YOUR OBJECTIVE – Starting at the line containing "bpy.context.scene.collection.objects.link(empty)", copy each line exactly, ending with the line containing "obj.parent = None". Leave out everything else.

DATASET SECTION –
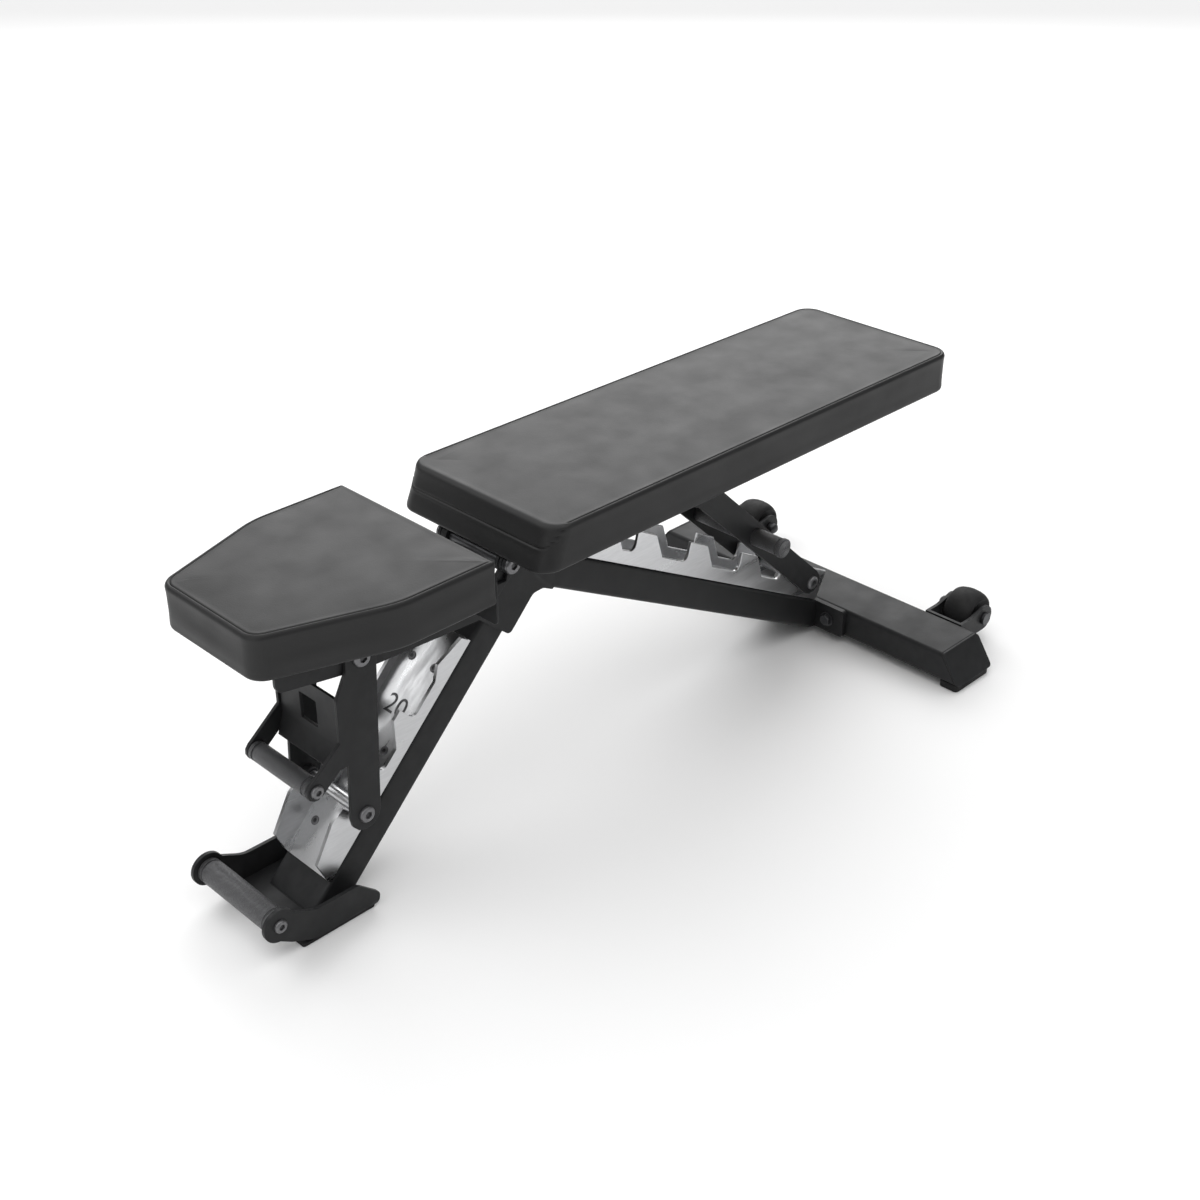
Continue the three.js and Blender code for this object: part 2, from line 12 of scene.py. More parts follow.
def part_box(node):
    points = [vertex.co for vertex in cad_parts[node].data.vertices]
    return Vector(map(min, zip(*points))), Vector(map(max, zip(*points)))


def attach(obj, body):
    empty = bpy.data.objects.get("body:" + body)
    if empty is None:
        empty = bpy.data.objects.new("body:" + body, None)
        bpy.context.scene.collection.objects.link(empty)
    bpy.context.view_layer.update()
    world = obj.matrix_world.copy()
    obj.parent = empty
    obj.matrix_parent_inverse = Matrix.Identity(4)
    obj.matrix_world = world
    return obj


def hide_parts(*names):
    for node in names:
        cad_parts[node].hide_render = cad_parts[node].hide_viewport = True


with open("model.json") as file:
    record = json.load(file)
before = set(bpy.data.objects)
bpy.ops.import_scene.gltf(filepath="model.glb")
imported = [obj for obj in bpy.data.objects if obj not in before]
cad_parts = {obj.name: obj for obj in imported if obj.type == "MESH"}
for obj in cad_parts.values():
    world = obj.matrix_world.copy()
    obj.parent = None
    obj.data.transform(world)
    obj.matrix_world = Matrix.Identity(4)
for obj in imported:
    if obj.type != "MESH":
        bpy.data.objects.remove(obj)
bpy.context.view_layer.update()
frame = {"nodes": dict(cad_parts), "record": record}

RESPONSE –
        bpy.context.scene.collection.objects.link(empty)
    bpy.context.view_layer.update()
    world = obj.matrix_world.copy()
    obj.parent = empty
    obj.matrix_parent_inverse = Matrix.Identity(4)
    obj.matrix_world = world
    return obj


def hide_parts(*names):
    for node in names:
        cad_parts[node].hide_render = cad_parts[node].hide_viewport = True


with open("model.json") as file:
    record = json.load(file)
before = set(bpy.data.objects)
bpy.ops.import_scene.gltf(filepath="model.glb")
imported = [obj for obj in bpy.data.objects if obj not in before]
cad_parts = {obj.name: obj for obj in imported if obj.type == "MESH"}
for obj in cad_parts.values():
    world = obj.matrix_world.copy()
    obj.parent = None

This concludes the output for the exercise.